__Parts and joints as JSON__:

╭──

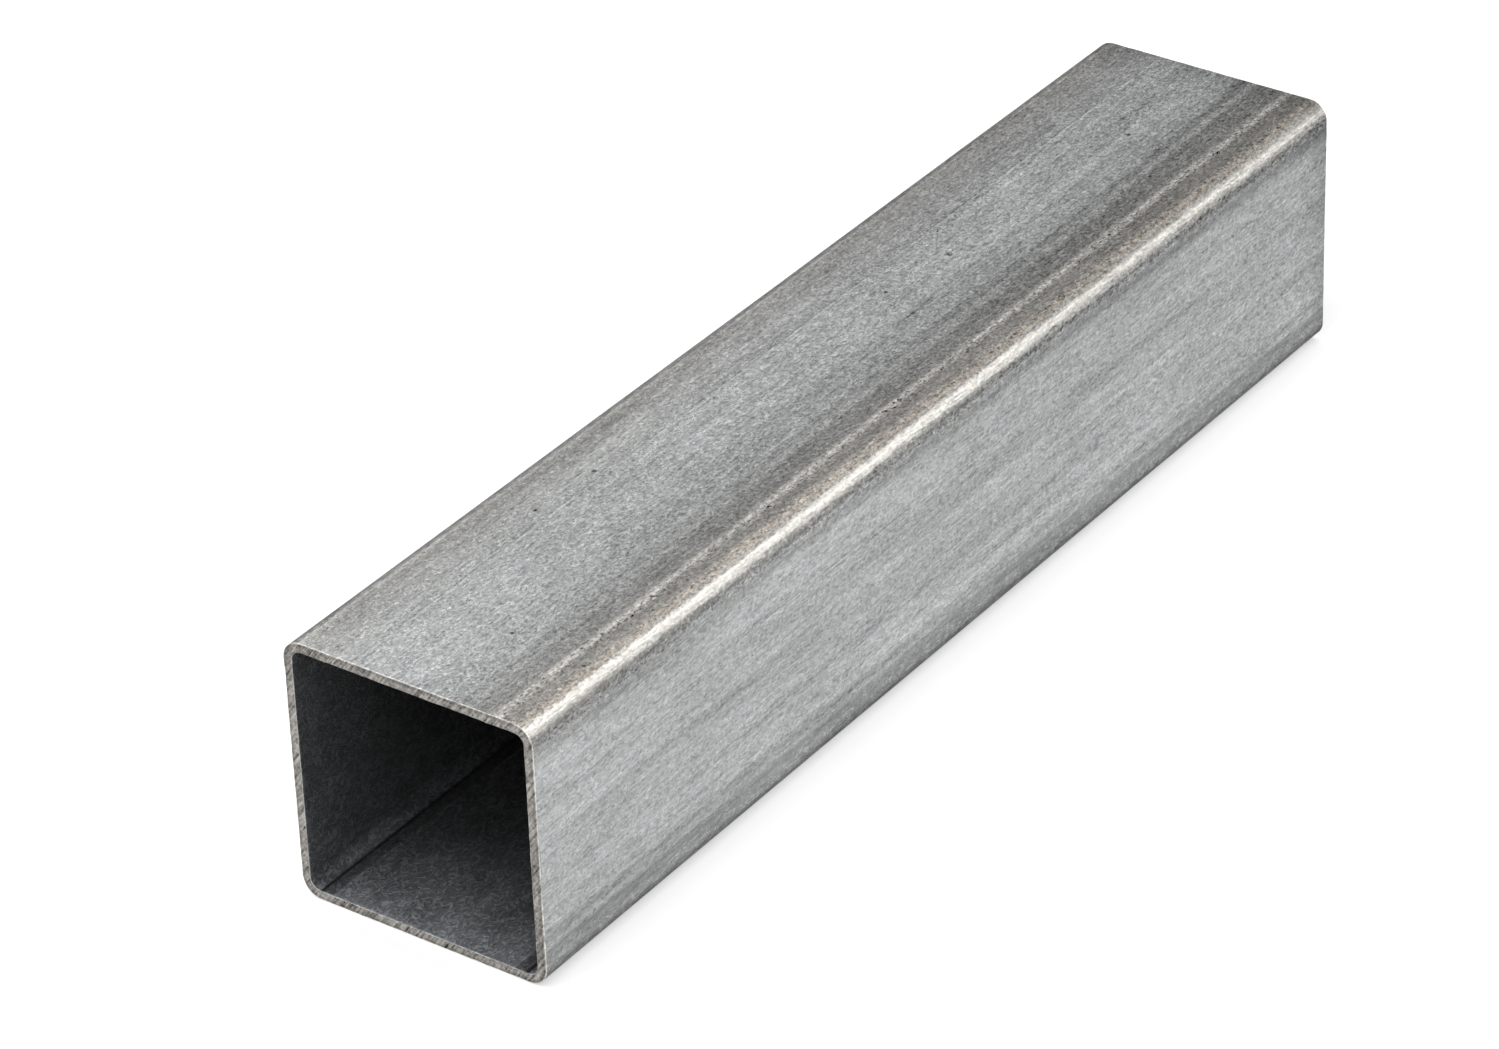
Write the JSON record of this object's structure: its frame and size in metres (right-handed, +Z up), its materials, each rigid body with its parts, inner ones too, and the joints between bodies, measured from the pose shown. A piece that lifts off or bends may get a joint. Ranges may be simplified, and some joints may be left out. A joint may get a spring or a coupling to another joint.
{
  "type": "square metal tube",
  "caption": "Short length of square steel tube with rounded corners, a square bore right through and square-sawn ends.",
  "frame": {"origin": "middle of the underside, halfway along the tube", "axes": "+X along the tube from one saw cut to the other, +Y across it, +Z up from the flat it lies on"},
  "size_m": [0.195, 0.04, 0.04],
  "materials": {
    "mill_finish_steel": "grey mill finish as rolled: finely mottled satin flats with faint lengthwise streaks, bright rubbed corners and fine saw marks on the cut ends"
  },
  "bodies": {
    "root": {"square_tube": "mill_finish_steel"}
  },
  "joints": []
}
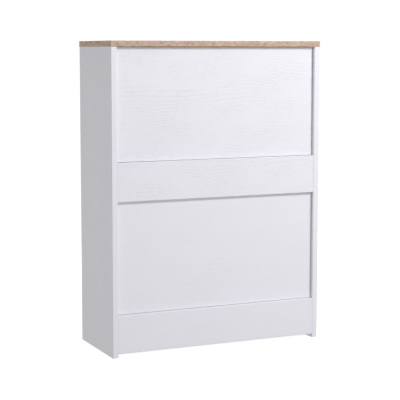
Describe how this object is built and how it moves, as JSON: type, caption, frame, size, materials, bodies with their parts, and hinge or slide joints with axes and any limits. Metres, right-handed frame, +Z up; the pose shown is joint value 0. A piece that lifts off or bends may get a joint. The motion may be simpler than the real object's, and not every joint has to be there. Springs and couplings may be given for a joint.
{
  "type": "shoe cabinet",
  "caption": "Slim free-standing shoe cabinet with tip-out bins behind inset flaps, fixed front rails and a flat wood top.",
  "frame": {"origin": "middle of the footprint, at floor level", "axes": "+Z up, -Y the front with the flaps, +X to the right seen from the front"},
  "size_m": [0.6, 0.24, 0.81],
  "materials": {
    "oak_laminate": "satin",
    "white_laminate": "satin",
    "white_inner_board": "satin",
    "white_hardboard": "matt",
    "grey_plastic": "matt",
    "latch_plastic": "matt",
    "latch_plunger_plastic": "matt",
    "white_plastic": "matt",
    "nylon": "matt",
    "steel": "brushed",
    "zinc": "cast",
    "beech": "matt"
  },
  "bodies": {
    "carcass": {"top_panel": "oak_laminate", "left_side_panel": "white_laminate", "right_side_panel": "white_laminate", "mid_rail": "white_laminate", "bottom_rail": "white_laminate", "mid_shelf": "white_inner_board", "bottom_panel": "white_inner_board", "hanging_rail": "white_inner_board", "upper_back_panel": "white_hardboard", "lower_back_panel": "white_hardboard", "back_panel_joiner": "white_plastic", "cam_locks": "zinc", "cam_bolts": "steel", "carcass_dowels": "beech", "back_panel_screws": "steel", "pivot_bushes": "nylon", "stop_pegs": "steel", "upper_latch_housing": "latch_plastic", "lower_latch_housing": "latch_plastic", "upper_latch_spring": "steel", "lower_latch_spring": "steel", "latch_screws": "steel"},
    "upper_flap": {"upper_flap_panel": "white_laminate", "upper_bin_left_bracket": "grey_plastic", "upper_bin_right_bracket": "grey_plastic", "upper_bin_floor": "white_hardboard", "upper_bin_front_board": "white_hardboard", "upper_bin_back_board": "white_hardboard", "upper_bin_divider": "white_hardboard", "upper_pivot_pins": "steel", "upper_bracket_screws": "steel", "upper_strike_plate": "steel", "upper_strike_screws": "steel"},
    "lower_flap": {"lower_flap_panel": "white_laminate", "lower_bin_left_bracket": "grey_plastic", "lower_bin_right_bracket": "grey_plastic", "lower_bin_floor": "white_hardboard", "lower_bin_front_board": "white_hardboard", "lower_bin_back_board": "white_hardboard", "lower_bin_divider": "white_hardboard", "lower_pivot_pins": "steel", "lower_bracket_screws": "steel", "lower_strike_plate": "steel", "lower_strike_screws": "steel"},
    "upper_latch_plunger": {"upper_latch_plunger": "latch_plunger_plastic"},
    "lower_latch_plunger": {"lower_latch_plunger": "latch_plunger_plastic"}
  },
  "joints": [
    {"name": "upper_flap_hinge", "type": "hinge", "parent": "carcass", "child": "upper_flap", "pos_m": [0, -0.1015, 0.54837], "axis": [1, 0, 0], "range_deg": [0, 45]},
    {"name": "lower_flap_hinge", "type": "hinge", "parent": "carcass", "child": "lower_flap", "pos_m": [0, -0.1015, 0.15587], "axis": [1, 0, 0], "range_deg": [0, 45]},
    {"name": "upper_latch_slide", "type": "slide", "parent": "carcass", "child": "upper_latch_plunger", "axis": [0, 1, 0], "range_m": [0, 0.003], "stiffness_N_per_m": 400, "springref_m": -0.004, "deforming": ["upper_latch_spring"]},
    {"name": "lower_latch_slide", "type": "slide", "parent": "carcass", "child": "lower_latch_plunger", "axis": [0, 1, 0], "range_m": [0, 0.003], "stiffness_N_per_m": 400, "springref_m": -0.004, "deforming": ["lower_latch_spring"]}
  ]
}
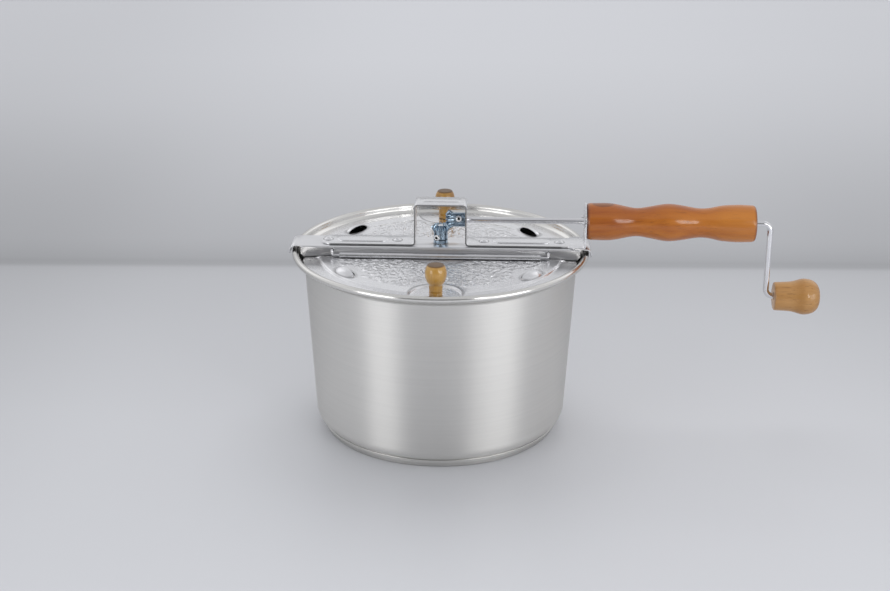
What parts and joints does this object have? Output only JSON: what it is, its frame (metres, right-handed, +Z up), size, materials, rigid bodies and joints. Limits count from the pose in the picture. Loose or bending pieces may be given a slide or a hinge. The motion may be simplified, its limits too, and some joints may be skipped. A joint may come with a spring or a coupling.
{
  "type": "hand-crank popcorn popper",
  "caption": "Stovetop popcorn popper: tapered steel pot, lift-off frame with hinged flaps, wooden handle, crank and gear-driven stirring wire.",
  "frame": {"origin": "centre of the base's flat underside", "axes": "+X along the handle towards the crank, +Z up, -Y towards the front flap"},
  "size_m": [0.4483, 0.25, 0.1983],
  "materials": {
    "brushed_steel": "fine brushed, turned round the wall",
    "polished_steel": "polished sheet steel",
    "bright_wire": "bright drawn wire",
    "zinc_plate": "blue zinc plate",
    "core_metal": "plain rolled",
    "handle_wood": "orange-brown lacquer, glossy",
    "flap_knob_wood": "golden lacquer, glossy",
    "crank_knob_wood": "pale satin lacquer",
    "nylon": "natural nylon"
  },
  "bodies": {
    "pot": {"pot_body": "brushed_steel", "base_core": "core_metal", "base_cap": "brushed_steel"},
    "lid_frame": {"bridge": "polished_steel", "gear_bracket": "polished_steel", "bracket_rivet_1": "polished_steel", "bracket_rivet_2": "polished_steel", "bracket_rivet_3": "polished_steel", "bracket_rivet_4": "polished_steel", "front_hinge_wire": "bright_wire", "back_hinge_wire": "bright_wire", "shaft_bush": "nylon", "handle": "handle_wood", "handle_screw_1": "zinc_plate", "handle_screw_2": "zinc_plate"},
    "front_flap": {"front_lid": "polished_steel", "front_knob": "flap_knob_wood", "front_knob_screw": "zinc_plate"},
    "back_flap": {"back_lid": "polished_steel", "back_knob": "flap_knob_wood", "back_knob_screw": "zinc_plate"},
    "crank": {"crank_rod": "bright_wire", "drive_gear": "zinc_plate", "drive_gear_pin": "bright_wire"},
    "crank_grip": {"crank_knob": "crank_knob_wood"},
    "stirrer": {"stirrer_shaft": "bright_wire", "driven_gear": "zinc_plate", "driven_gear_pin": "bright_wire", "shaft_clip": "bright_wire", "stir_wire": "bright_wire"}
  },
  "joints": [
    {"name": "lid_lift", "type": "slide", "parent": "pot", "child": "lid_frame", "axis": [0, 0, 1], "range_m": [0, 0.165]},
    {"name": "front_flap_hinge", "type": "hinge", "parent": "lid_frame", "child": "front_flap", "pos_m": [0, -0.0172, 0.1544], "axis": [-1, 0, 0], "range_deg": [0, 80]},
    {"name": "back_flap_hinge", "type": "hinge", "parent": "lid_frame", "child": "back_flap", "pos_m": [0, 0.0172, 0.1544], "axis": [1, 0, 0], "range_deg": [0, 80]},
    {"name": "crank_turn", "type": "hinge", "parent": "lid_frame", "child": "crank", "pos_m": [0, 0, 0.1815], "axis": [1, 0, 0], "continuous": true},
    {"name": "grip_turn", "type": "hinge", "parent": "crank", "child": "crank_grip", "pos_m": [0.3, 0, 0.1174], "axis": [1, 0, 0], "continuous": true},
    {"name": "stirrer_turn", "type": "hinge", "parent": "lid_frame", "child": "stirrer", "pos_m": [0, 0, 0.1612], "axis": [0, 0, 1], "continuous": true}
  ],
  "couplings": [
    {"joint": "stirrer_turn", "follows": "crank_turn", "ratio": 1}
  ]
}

╰──

Extract from the data every line where "bends" shows up.

__Final answer__:
Write the JSON record of this object's structure: its frame and size in metres (right-handed, +Z up), its materials, each rigid body with its parts, inner ones too, and the joints between bodies, measured from the pose shown. A piece that lifts off or bends may get a joint. Ranges may be simplified, and some joints may be left out. A joint may get a spring or a coupling to another joint.
Describe how this object is built and how it moves, as JSON: type, caption, frame, size, materials, bodies with their parts, and hinge or slide joints with axes and any limits. Metres, right-handed frame, +Z up; the pose shown is joint value 0. A piece that lifts off or bends may get a joint. The motion may be simpler than the real object's, and not every joint has to be there. Springs and couplings may be given for a joint.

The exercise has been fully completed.